Task prompt
Repeat the material exactly as it appears.

— Start Given material —

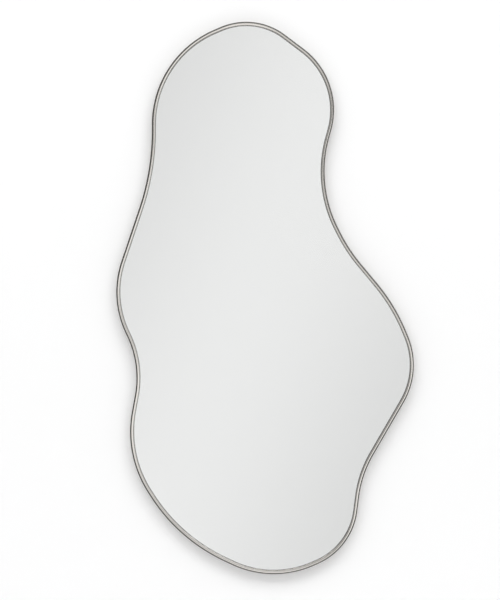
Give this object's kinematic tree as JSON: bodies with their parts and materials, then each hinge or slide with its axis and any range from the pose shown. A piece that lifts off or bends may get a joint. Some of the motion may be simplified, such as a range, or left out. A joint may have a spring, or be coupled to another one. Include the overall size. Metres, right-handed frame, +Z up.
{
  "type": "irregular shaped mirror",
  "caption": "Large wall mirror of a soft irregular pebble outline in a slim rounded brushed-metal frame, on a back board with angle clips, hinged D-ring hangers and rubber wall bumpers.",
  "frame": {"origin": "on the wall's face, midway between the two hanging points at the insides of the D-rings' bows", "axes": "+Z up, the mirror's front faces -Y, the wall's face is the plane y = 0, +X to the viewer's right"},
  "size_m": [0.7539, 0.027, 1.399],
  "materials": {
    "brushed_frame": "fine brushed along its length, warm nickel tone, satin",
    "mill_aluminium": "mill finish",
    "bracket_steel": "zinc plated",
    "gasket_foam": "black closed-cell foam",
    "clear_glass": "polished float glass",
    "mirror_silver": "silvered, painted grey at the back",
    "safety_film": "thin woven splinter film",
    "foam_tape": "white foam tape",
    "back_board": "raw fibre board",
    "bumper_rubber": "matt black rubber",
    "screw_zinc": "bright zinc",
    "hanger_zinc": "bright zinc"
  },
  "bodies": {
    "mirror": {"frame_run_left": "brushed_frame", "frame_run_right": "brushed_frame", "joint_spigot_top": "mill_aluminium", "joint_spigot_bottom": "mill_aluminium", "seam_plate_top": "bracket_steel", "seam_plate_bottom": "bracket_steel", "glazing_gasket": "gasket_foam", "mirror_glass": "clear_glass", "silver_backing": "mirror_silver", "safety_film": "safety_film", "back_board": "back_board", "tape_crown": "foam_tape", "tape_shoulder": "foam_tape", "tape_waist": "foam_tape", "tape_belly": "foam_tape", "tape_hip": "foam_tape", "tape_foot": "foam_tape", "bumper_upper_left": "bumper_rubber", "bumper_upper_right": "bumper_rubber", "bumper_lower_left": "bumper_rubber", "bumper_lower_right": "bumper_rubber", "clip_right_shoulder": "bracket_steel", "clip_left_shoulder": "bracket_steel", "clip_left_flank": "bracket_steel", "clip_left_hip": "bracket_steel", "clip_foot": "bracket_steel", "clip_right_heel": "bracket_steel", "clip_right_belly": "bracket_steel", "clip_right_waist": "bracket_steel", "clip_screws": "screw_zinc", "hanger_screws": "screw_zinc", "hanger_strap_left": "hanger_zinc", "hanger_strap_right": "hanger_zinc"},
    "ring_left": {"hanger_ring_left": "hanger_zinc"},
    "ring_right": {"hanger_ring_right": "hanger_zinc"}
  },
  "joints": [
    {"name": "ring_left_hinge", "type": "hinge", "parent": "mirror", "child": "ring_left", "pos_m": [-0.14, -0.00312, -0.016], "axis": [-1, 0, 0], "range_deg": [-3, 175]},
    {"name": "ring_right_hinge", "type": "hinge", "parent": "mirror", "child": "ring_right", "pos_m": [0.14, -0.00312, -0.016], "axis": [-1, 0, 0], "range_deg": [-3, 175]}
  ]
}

— End Given material —

Task result
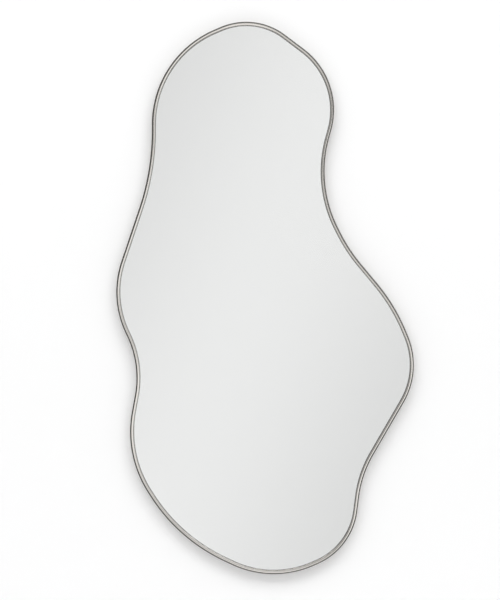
Give this object's kinematic tree as JSON: bodies with their parts and materials, then each hinge or slide with its axis and any range from the pose shown. A piece that lifts off or bends may get a joint. Some of the motion may be simplified, such as a range, or left out. A joint may have a spring, or be coupled to another one. Include the overall size. Metres, right-handed frame, +Z up.
{
  "type": "irregular shaped mirror",
  "caption": "Large wall mirror of a soft irregular pebble outline in a slim rounded brushed-metal frame, on a back board with angle clips, hinged D-ring hangers and rubber wall bumpers.",
  "frame": {"origin": "on the wall's face, midway between the two hanging points at the insides of the D-rings' bows", "axes": "+Z up, the mirror's front faces -Y, the wall's face is the plane y = 0, +X to the viewer's right"},
  "size_m": [0.7539, 0.027, 1.399],
  "materials": {
    "brushed_frame": "fine brushed along its length, warm nickel tone, satin",
    "mill_aluminium": "mill finish",
    "bracket_steel": "zinc plated",
    "gasket_foam": "black closed-cell foam",
    "clear_glass": "polished float glass",
    "mirror_silver": "silvered, painted grey at the back",
    "safety_film": "thin woven splinter film",
    "foam_tape": "white foam tape",
    "back_board": "raw fibre board",
    "bumper_rubber": "matt black rubber",
    "screw_zinc": "bright zinc",
    "hanger_zinc": "bright zinc"
  },
  "bodies": {
    "mirror": {"frame_run_left": "brushed_frame", "frame_run_right": "brushed_frame", "joint_spigot_top": "mill_aluminium", "joint_spigot_bottom": "mill_aluminium", "seam_plate_top": "bracket_steel", "seam_plate_bottom": "bracket_steel", "glazing_gasket": "gasket_foam", "mirror_glass": "clear_glass", "silver_backing": "mirror_silver", "safety_film": "safety_film", "back_board": "back_board", "tape_crown": "foam_tape", "tape_shoulder": "foam_tape", "tape_waist": "foam_tape", "tape_belly": "foam_tape", "tape_hip": "foam_tape", "tape_foot": "foam_tape", "bumper_upper_left": "bumper_rubber", "bumper_upper_right": "bumper_rubber", "bumper_lower_left": "bumper_rubber", "bumper_lower_right": "bumper_rubber", "clip_right_shoulder": "bracket_steel", "clip_left_shoulder": "bracket_steel", "clip_left_flank": "bracket_steel", "clip_left_hip": "bracket_steel", "clip_foot": "bracket_steel", "clip_right_heel": "bracket_steel", "clip_right_belly": "bracket_steel", "clip_right_waist": "bracket_steel", "clip_screws": "screw_zinc", "hanger_screws": "screw_zinc", "hanger_strap_left": "hanger_zinc", "hanger_strap_right": "hanger_zinc"},
    "ring_left": {"hanger_ring_left": "hanger_zinc"},
    "ring_right": {"hanger_ring_right": "hanger_zinc"}
  },
  "joints": [
    {"name": "ring_left_hinge", "type": "hinge", "parent": "mirror", "child": "ring_left", "pos_m": [-0.14, -0.00312, -0.016], "axis": [-1, 0, 0], "range_deg": [-3, 175]},
    {"name": "ring_right_hinge", "type": "hinge", "parent": "mirror", "child": "ring_right", "pos_m": [0.14, -0.00312, -0.016], "axis": [-1, 0, 0], "range_deg": [-3, 175]}
  ]
}